Equities will be Royal Bank of Canada Wealth Management’s most favoured asset class for 2022, because of an upswing in the business cycle and supportive central bank policy. It is also positive on asset classes such as commodities and select parts of corporate credit.
The Canada-based firm said the global economy should rise faster than long-term trend rates in 2022 although the upswing will prove bumpier than in 2021. RBC Wealth Management outlined its views for 2022. Other major wealth management groups are also setting out asset allocation ideas. Firms are thinking about inflation risks, West-China relations and disruptions to supply chains caused by the pandemic. At the time of writing, there are concerns about the COVID variant, aka omicrom and how serious or not it will be.
“Equities should be the asset class of choice once again in 2022. We recommend holding a moderate overweight position in equities,” Frédérique Carrier, head of investment strategy, said.
Canada’s biggest bank’s new year recommendation is a moderate overweight position on “worthwhile” global equities. It also predicts moderate earnings growth, supported by above-average GDP growth and strong consumer and business capital spending.
The comments appeared in an RBC report entitled The long-term investment landscape: Where to from here.
Influences include major policy reforms by China, such as its regulatory crackdown on technology, banking and real estate – which provoked controversy and market gyrations in recent months. Other background factors include levels of public and private debt in countries (deemed by the bank not to be a significant risk factor), and green energy transformation.
RBC acknowledged that central banks are preparing to raise interest rates, but maintained that equity markets will typically perform well following the first rate hike. It added that even though interest rates will inch higher, they will remain low by historical standards.
Beyond 2023, emergency COVID-19 policy-driven effects should quickly wane, it said, leaving growth in the labour force and increases in productivity to drive the economic bus, pointing to an extended period of slow GDP growth – perhaps slower than in the decade following the financial crisis.

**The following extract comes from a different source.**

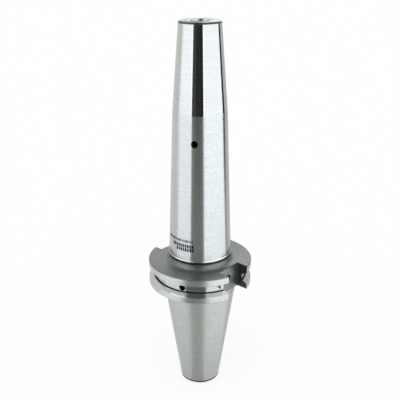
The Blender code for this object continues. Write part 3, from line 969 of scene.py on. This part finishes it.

This should lead into a period of intense corporate competition and even greater corporate concentration. Carrier said: “Equities can be rewarding in such an environment. But owning the right ones and avoiding the challenged will be even more essential ingredients of success. Stock selection will be key to portfolio performance.”
As the two-year-long saga of the global pandemic hopefully nears an end, the report said there have been “seismic shifts” in the corporate bond landscape following unprecedented central bank intervention and a notable increase in corporate debt loads in response to the crisis.
Happily, overall the trajectory of the world’s major economies will be shaped by a normal progressive business cycle and the remaining effects of the policies put in place to contend with the pandemic, RBC Wealth Management said.
Carrier continued: “Corporate debt levels have risen, but they can’t simply be looked at in isolation – it’s all relative. Debt levels haven’t strayed too far from long-term trends relative to GDP. Debt is up, but liquidity is improved with record cash on balance sheets, and interest costs are down. Companies could emerge from the pandemic in far better financial positions despite rising debt loads.